Sí, no tenía una novela. No sabemos cómo se da el cruce con María Esther. Porque sus amigos [Maneco y Maggi] sí lo conocían. Y ella, en general, podía jugar con pequeñas mentiritas [como la edad], porque decía que no había verdades o mentiras.

En una carta que Onetti le manda a Julio Payró en agosto de 1942 le cuenta que acaba de conocer a una muchacha, y no queda duda de que habla de María Esther. De hecho, al mes siguiente la compara con Bette Davis, como en la carta que incluís en el libro.

En setiembre de 1942 María Esther tenía 20 años. No puedo saber lo que había adentro de la cabeza de Onetti, pero le creo a ella cuando decía que lo conoció siendo una adolescente. Y es posible que Onetti haya contado esa historia mucho tiempo después.

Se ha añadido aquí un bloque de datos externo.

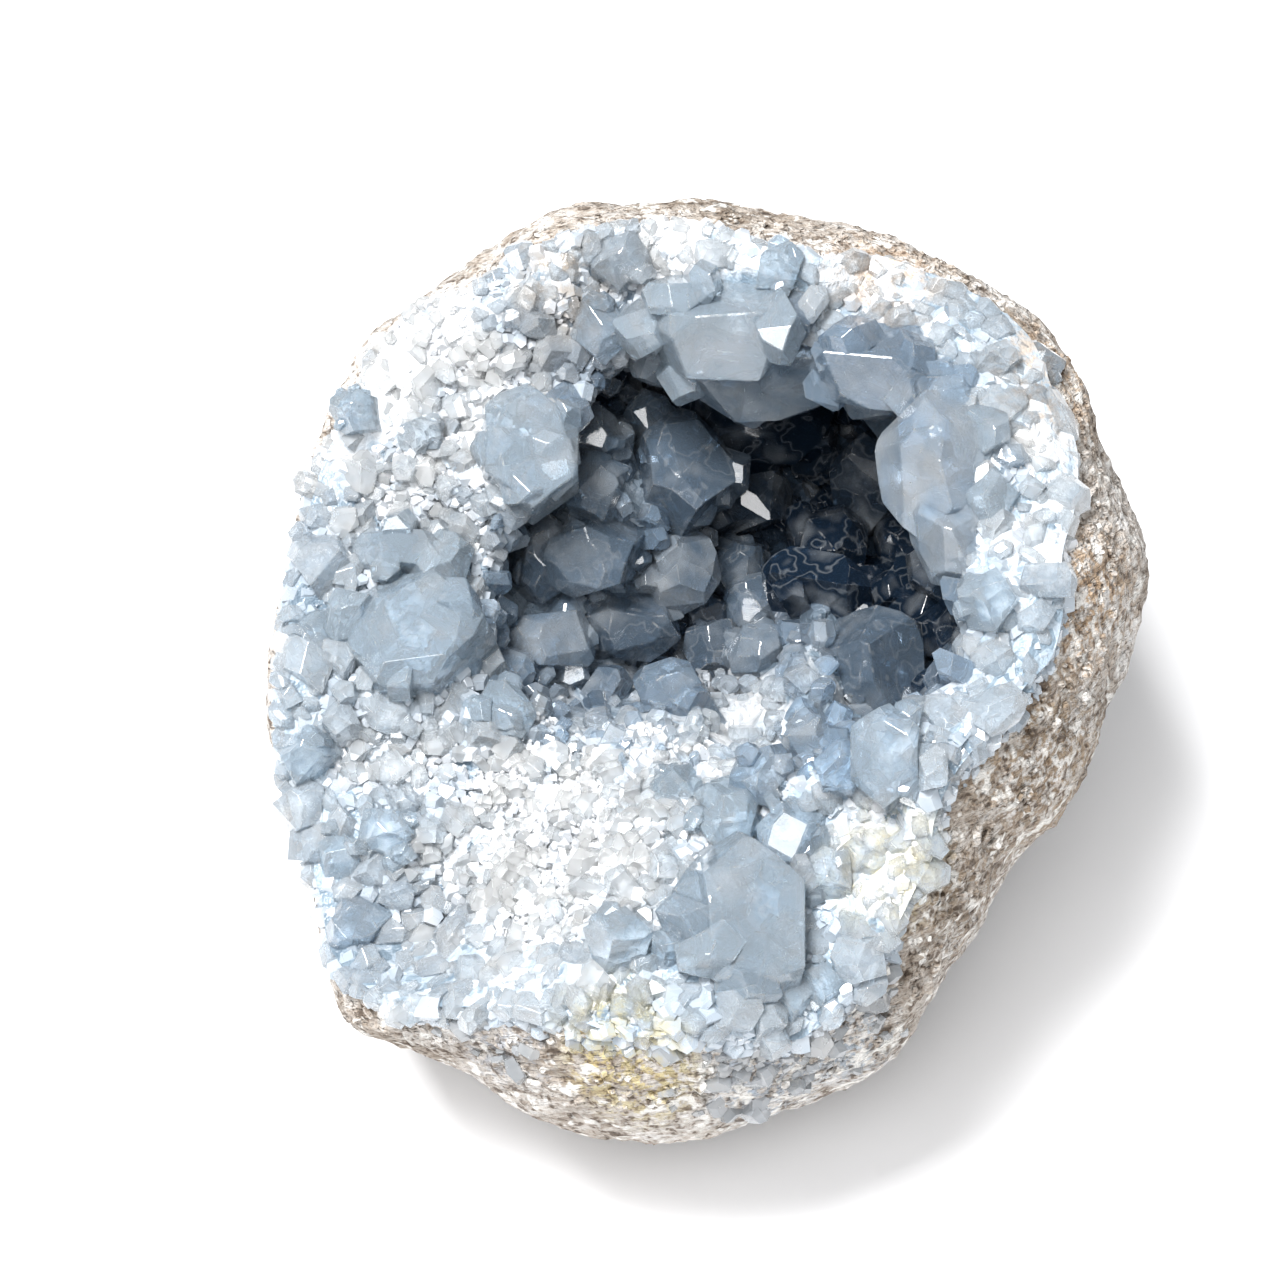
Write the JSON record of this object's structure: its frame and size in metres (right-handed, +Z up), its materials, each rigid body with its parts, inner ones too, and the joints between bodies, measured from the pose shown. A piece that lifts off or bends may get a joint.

En mayo de 1939 él hablaba de que había terminado una novela corta que se llamaba Disparate, y creo que esa es la primera mención a María Esther. Estoy convencida de eso, que empezamos a investigar cuando ella ya estaba muy mayor. Yo no quería centrar todo en Onetti. De hecho, intenté que fuera una novelita, pero tampoco funcionó. Al final opté por esto, que complementé con todo lo demás, porque tenía mucha información sobre su vida, pero muy dispersas, y mi trabajo fue armar toda la parte de Onetti y de sus exilios, que fueron muy complicados. Me costó muchísimo, pero fue una delicia.

¿Te sorprendió su interés por las expresiones, por el lenguaje como instrumento?

De eso no hablamos tanto, y es algo que tengo muy presente del taller de Hebe [Uhart, de quien publicó el libro Las clases de Hebe Uhart, de 2015]. A ella lo que le interesaba mucho era la frase. A esto se suma que continuamente se contradecía: de repente decía: “Era dificilísimo entrevistar a Onetti”, pero poco después decía que era facilísimo, y en los dos casos tenía razón, porque algunas veces era fácil y otras difícil. El trabajo de investigación implicó tres meses, y la escritura tres semanas, más allá de las correcciones y relecturas. Es un largo monólogo, y eso implicó un ejercicio literario, sobre todo para construir un personaje a través de la voz, su tonalidad, su coloratura, sus expresiones. Para mí lo más importante era rescatar la voz de María Esther.